Wer glaubt, an Bräunungssucht zu leiden, kann neben seinem Hautarzt auch einen Psychologen aufsuchen. Nur wenn sich der Sonnenanbeter auch des Problems bewusst ist und wirklich daran arbeiten will, können Nicole Blay, Alexandra Noguero und ihre Kollegen mit ihnen therapeutisch etwas bewegen. Dann entwickeln die Profis mit den Patienten gemeinsam Strategien, wie sie ihre Sucht nach brauner Haut und Sonne ändern und sich selbst kontrollieren können.

Nicht jeder strebt nach Bräune

Zu Nicole Blay kommen auch polnische, bulgarische oder tschechische Patienten. „Von ihnen sind nur wenige gebräunt. Schönheitsideale gehen eben auch immer mit der Kultur eines jeden Menschen einher", weiß die Psychologin. In Spanien oder auch Deutschland gilt (normales) Braunsein als gesund und sexy. „Wer braun ist, kann es sich auch leisten, in den Urlaub zu fahren", gibt von Rohr als einen weiteren Aspekt zu bedenken. Vor einigen Jahrzehnten noch war es genau umgekehrt: Die Blassen galten als die Reichen. Schließlich mussten sie offensichtlich nicht draußen auf dem Feld schuften.

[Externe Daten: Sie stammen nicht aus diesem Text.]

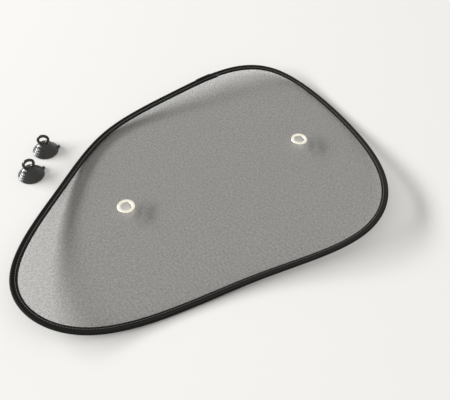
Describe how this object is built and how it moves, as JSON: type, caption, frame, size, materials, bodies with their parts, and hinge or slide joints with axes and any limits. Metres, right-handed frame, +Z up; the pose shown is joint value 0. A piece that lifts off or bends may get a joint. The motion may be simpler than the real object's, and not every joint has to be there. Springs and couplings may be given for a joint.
{
  "type": "car side window sunshade",
  "caption": "Free-form black net sunshade for a car side window: net in a tape-bound spring wire hoop, metal eyelets, and looped suction cups lying beside it.",
  "frame": {"origin": "on the floor, below the middle of the shade's bounding rectangle", "axes": "+X along the long side of the shade, to the end with the high corner; +Y towards the top of the window; +Z up, out of the face that shows the eyelets' rolled flanges"},
  "size_m": [0.4306, 0.3481, 0.0253],
  "materials": {
    "net": "fine knitted net, see-through",
    "binding_tape": "ribbed woven tape, matt",
    "thread": "spun sewing thread",
    "spring_wire": "drawn spring wire",
    "nickel_plate": "bright nickel plate on pressed brass",
    "soft_vinyl": "glossy moulded soft vinyl"
  },
  "bodies": {
    "root": {"net_panel": "net", "hoop_wire": "spring_wire", "wire_sleeve": "spring_wire", "edge_binding": "binding_tape", "needle_thread": "thread", "bobbin_thread": "thread", "eyelet_left": "nickel_plate", "washer_left": "nickel_plate", "eyelet_right": "nickel_plate", "washer_right": "nickel_plate", "suction_cup_1": "soft_vinyl", "suction_cup_2": "soft_vinyl"}
  },
  "joints": []
}
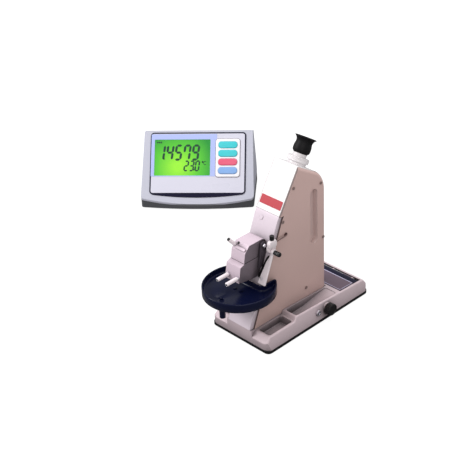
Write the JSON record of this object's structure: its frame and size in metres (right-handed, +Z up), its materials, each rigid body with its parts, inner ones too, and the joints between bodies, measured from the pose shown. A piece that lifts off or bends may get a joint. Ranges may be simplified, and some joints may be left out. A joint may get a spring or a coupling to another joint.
{
  "type": "abbe refractometer",
  "caption": "Bench refractometer with a hinged prism box, tilted eyepiece, drip dish, side lamp and a separate sloping display console.",
  "frame": {"origin": "middle of the bench area that the instrument and its console cover, on the bench", "axes": "+Z up, +Y towards the back of the instrument, +X towards its measuring knob; the console stands to the left at the back, turned about Z"},
  "size_m": [0.589, 0.4526, 0.3061],
  "materials": {
    "warm_grey_paint": "satin, fine texture",
    "white_paint": "satin",
    "mauve_paint": "satin",
    "dark_plate": "satin",
    "black_rubber": "matt",
    "steel": "turned",
    "brass": "machined",
    "white_plastic": "satin",
    "black_plastic": "satin",
    "circuit_board": "solder mask",
    "cast_aluminium": "cast",
    "prism_metal": "satin",
    "plated_brass": "plated",
    "optical_glass": "polished",
    "mirror_glass": "polished",
    "navy_enamel": "gloss",
    "red_film": "gloss",
    "console_grey": "fine texture",
    "console_dark": "fine texture",
    "panel_film": "film",
    "lcd_green": "back-lit",
    "key_teal": "film",
    "key_red": "film",
    "key_blue": "film"
  },
  "bodies": {
    "instrument": {"feet": "black_rubber", "bottom_plate": "dark_plate", "bottom_screws": "steel", "base_casting": "warm_grey_paint", "lid_hinge_pin": "steel", "connector_socket": "steel", "shaft_bush": "brass", "encoder_board": "circuit_board", "tower_frame": "cast_aluminium", "machine_screws": "steel", "right_side_cover": "warm_grey_paint", "left_side_cover": "warm_grey_paint", "front_cover": "white_paint", "front_panel": "mauve_paint", "label_band": "red_film", "panel_plug": "black_plastic", "telescope_tube": "cast_aluminium", "objective_lens": "optical_glass", "reticle": "optical_glass", "eyepiece_socket": "black_plastic", "prism_mount": "cast_aluminium", "lower_prism_box": "prism_metal", "main_prism": "optical_glass", "prism_hinge_pin": "steel", "lower_hose_nipples": "plated_brass", "drip_dish": "navy_enamel", "dish_bracket": "cast_aluminium", "lamp_bracket": "cast_aluminium", "lamp_pivot_pin": "steel", "cable_grommet": "black_plastic", "lamp_lead": "black_plastic", "console_housing": "console_grey", "console_base": "console_dark", "console_board": "circuit_board", "display_panel": "panel_film", "display_glass": "lcd_green", "keypad_frame": "panel_film"},
    "measuring_knob": {"measuring_knob": "black_plastic", "pinion_shaft": "steel", "encoder_disc": "black_plastic"},
    "mirror_drive": {"sector_arm": "brass", "mirror_shaft": "steel", "mirror": "mirror_glass"},
    "prism_lid": {"upper_prism_box": "prism_metal", "illuminating_prism": "optical_glass", "upper_hose_nipple": "plated_brass", "grip_bar": "prism_metal"},
    "dioptre_ring": {"dioptre_ring": "white_plastic"},
    "eyepiece": {"eyepiece_barrel": "white_plastic", "eyepiece_lens": "optical_glass", "eyecup": "black_rubber"},
    "lamp": {"lamp_arm": "prism_metal", "lamp_lens": "optical_glass"},
    "lamp_swing_knob": {"lamp_swing_knob": "black_plastic"},
    "lamp_lock_knob": {"lamp_lock_knob": "black_plastic"},
    "rear_lid": {"rear_lid": "mauve_paint"},
    "key_1": {"key_1": "key_teal"},
    "key_2": {"key_2": "key_teal"},
    "key_3": {"key_3": "key_red"},
    "key_4": {"key_4": "key_blue"}
  },
  "joints": [
    {"name": "measuring_knob_turn", "type": "hinge", "parent": "instrument", "child": "measuring_knob", "pos_m": [0.28129, -0.03357, 0.01999], "axis": [1, 0, 0], "range_deg": [-150, 150]},
    {"name": "mirror_tilt", "type": "hinge", "parent": "instrument", "child": "mirror_drive", "pos_m": [0.23179, -0.10815, 0.142], "axis": [1, 0, 0], "range_deg": [-6.6, 6.6]},
    {"name": "prism_lid_open", "type": "hinge", "parent": "instrument", "child": "prism_lid", "pos_m": [0.22129, -0.13057, 0.1635], "axis": [-1, 0, 0], "range_deg": [0, 80]},
    {"name": "dioptre_ring_turn", "type": "hinge", "parent": "instrument", "child": "dioptre_ring", "pos_m": [0.22129, -0.03667, 0.2591], "axis": [0, 0.521, 0.8536], "range_deg": [-60, 60]},
    {"name": "eyepiece_focus", "type": "slide", "parent": "instrument", "child": "eyepiece", "axis": [0, 0.521, 0.8536], "range_m": [-0.00106, 0.00106]},
    {"name": "lamp_swing", "type": "hinge", "parent": "instrument", "child": "lamp", "pos_m": [0.25329, -0.12207, 0.153], "axis": [-1, 0, 0], "range_deg": [0, 60]},
    {"name": "lamp_swing_knob_turn", "type": "hinge", "parent": "instrument", "child": "lamp_swing_knob", "pos_m": [0.25429, -0.12207, 0.153], "axis": [1, 0, 0], "range_deg": [-180, 180]},
    {"name": "lamp_lock_knob_turn", "type": "hinge", "parent": "instrument", "child": "lamp_lock_knob", "pos_m": [0.24919, -0.12207, 0.173], "axis": [0, 0, 1], "range_deg": [-180, 180]},
    {"name": "rear_lid_open", "type": "hinge", "parent": "instrument", "child": "rear_lid", "pos_m": [0.22129, 0.05033, 0.02606], "axis": [-1, 0, 0], "range_deg": [0, 100]},
    {"name": "key_1_press", "type": "slide", "parent": "instrument", "child": "key_1", "axis": [-0.4944, 0.5549, -0.6691], "range_m": [0, 0.0008], "stiffness_N_per_m": 800, "springref_m": -0.001},
    {"name": "key_2_press", "type": "slide", "parent": "instrument", "child": "key_2", "axis": [-0.4944, 0.5549, -0.6691], "range_m": [0, 0.0008], "stiffness_N_per_m": 800, "springref_m": -0.001},
    {"name": "key_3_press", "type": "slide", "parent": "instrument", "child": "key_3", "axis": [-0.4944, 0.5549, -0.6691], "range_m": [0, 0.0008], "stiffness_N_per_m": 800, "springref_m": -0.001},
    {"name": "key_4_press", "type": "slide", "parent": "instrument", "child": "key_4", "axis": [-0.4944, 0.5549, -0.6691], "range_m": [0, 0.0008], "stiffness_N_per_m": 800, "springref_m": -0.001}
  ],
  "couplings": [
    {"joint": "mirror_tilt", "follows": "measuring_knob_turn", "ratio": -0.043796},
    {"joint": "eyepiece_focus", "follows": "dioptre_ring_turn", "m_per_rad": 0.001}
  ]
}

So können sich Residenten und Urlauber schützen

Zunächst ist immer zu natürlichem Sonnenschutz zu raten, also einer Kopfbedeckung und der passenden Kleidung. Residenten, die ihren Hauttyp noch nicht kennen, sollten sich unbedingt von einem Hautarzt beraten lassen. „Wer auf Mallorca im Urlaub ist, sollte mit einem hohen Schutzfaktor beginnen und seinen Körper so langsam an die intensivere Sonneneinstrahlung gewöhnen", so Joachim von Rohr. Das Schutzprodukt sollte zudem wasserfest sein. „Wer aus dem Wasser kommt, muss dennoch nachcremen, denn nicht die ganze Creme bleibt haften", sagt der Hautarzt.

Wer dann ein bisschen Farbe bekommen hat, kann den Lichtschutzfaktor vorsichtig reduzieren. Je nach Sonnenempfindlichkeit eines Residenten oder Urlaubers empfiehlt von Rohr emulgatorfreie Produkte, also eher Gele oder Sprays statt Cremes. „Emulgatoren verstopfen die Poren, was zu Entzündungen führen kann", so von Rohr. Zudem rät er, 1.000 Milligramm Kalzium pro Tag einzunehmen. „Das erleichtert die Pigmentierung. Der Körper benötigt es für die Melatoninsynthese." Einmal pro Jahr sollte man zudem zur Vorsorgeuntersuchung zum Hautarzt gehen.